Again to the bazaar one more time to try and find something to buy. Nope, nothing. Having nothing better to do, I sat in the park to draw. Immediately the usual friendly people wanting to talk drew near, but I just wanted to draw, not have the same old questions repeatedly asked. So. As ashamed as I now am to recall it, I put myself in a truly nasty mood, glaring and snarling at those curious people who drifted too close, ignoring the repeated inquisition, and driving people off with my sullen rageful atmosphere. I just wanted to be alone, impossible for a Westerner in this country. It started to rain, so I gave up and went back to the hotel.

Talking with Adam some more. I didn't notice how much I missed speaking with a native English speaking person, it's been so long. He had a shortwave radio. Wow, world news! Kidnappings in Kashmir, more shootings and death in Karachi, near war between Egypt and Sudan after a failed assassination attempt on the Egyptian president. Even if I wanted, there would be no way to travel overland to Kenya now...

I gave up on the Dutch, they hadn't been in all day, but Adam didn't want me to get screwed, so he kept going down to their room until they returned. We spent an enjoyable evening talking. They shared fruit, Adam had tea, and I had biscuits. No, they had just changed US$100 this morning, and didn't want any more right now. As a favor to me, they changed US$20, but that's all. It was frustrating for me, because I know they'll need to change again, but I don't want to push them too hard. I'll see what I can find at the border... They've already had quite a time on their journey already, and after 3 or 4 months, they're only 2 days behind schedule! Pretty impressive if you ask me. The girl had an interesting time when they first entered Iran. She had been wearing a long raincoat over her clothes to respect the hejab. But truck drivers kept catching glimpses of leg as they passed by. They would stop their huge trucks in the middle of the road, pull into reverse, and almost run her down trying to get a better look. This continued until she had a chador custom made for her that gave her the proper modesty for this country. Bicycling in Muslim cover, what a pain!

10 July Maku Map
Up at 5:30 to move out. First to my favorite bakery, buying a couple more loaves, then to the terminal. I could finally read the signs well enough to find my bus out back. The bus left on time. True to form, it was the most luxurious bus yet, with only 3 seats across, windows that opened, and it never stopped except at one checkpoint. We drove through some very beautiful land. Ridges, hills, mountains, all colors, fading away into the distance. When I was not fixated on the surroundings, I was ripping through Danziger's Travels, a book I traded Adam for my Railway Bazaar. I've been looking for this book ever since Barry told me about it in New Zealand, 8 months ago. It's just the kind of book I need right now.

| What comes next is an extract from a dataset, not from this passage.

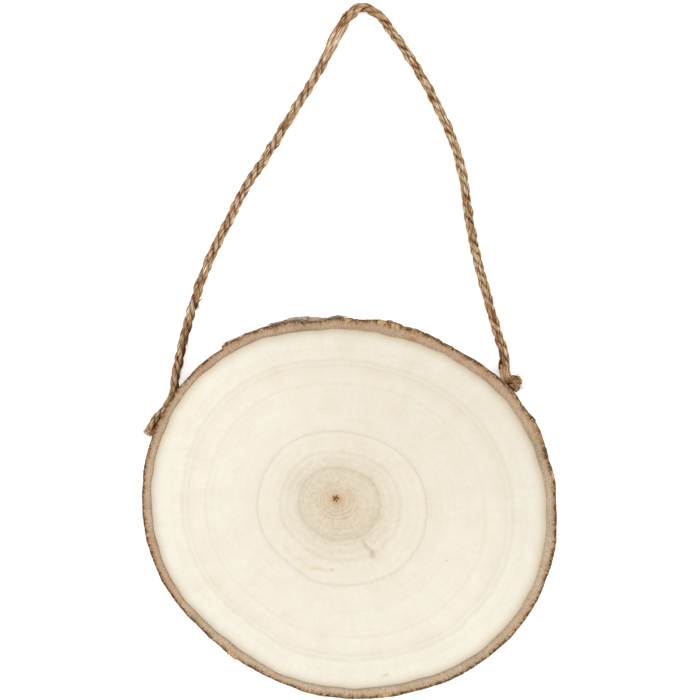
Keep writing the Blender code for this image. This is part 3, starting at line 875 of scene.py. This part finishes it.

The bus arrived in Maku very early. My LP said it took about 5 hours, we did it in 3. But when everyone started getting off, and the taxi drivers start calling out "Bazargan!", I guessed we had arrived. No one believed me when I said I was staying here tonight. I guess few Westerners do. I could continue on, but I'm just going to take it slow and easy. I walked the short distance to town and checked into the Hotel Arvand. I had a big clean room with sink for 8000R.

The border means more than a customs house, a passport officer, a man with a gun. Over there everything is going to be different; life is never going to be quite the same again after your passport has been stamped.
-Graham Greene

I don't know what it is about border towns, they just put me in a good mood. In Shiraz or Delhi, Yogya or Sydney, I may be in a good or bad mood. But something about going to a new country just gives me a real buzz. Even Jakarta was better the second time, when I was leaving for Singapore. Taftan was interesting, Amritsar magic. Each time, I'm just bursting with good energy. Today, I was walking along, giving everyone a salaam, accepting the occasional offer of tea, gracefully turning down the many others, having a mellow time. Just maybe it's the town. The people here seem exceptionally friendly. The town is set in a huge gorge. Beautiful cliffs rise up immediately on both sides, leaving only a very narrow strip where houses are built. The effect was breathtaking. All this extra energy went to my brain and made me stupid. I raced up the streets on the side of town to where the cliff began. It looked gradual enough, there were good holds, yeah, I'm gonna climb up to that viewpoint, maybe 30m up. Um. It was an easy enough climb, but the rock was very crumbly. I made the mistake of looking down once and froze when I realized the steep drop below. Just before my goal, a foothold gave way. I fall. Only luck caused my flailing hand to catch an outcrop and stop me from going all the way down, a definite broken leg at the very least. Shaking, I hung there with my feet dangling until I regained my nerve and climbed back down, trembling the entire way. A group of kids who had witnessed this followed me down the street, shouting and pointing up at the cliff, telling newly arriving kids what this crazy foreigner was doing. Soon, I had a troop of about 20 of them trailing behind. They kept asking me questions in Farsi. I've been asked so many times, I understood. I'm from Eerland, John, 2 o'clock, Turkey, Iran's great...

I'd had enough rockclimbing for now. Other than the wonderful scenery, there was not much to do here, so as usual I retreated to my private room and finished off most of Danziger's Travels.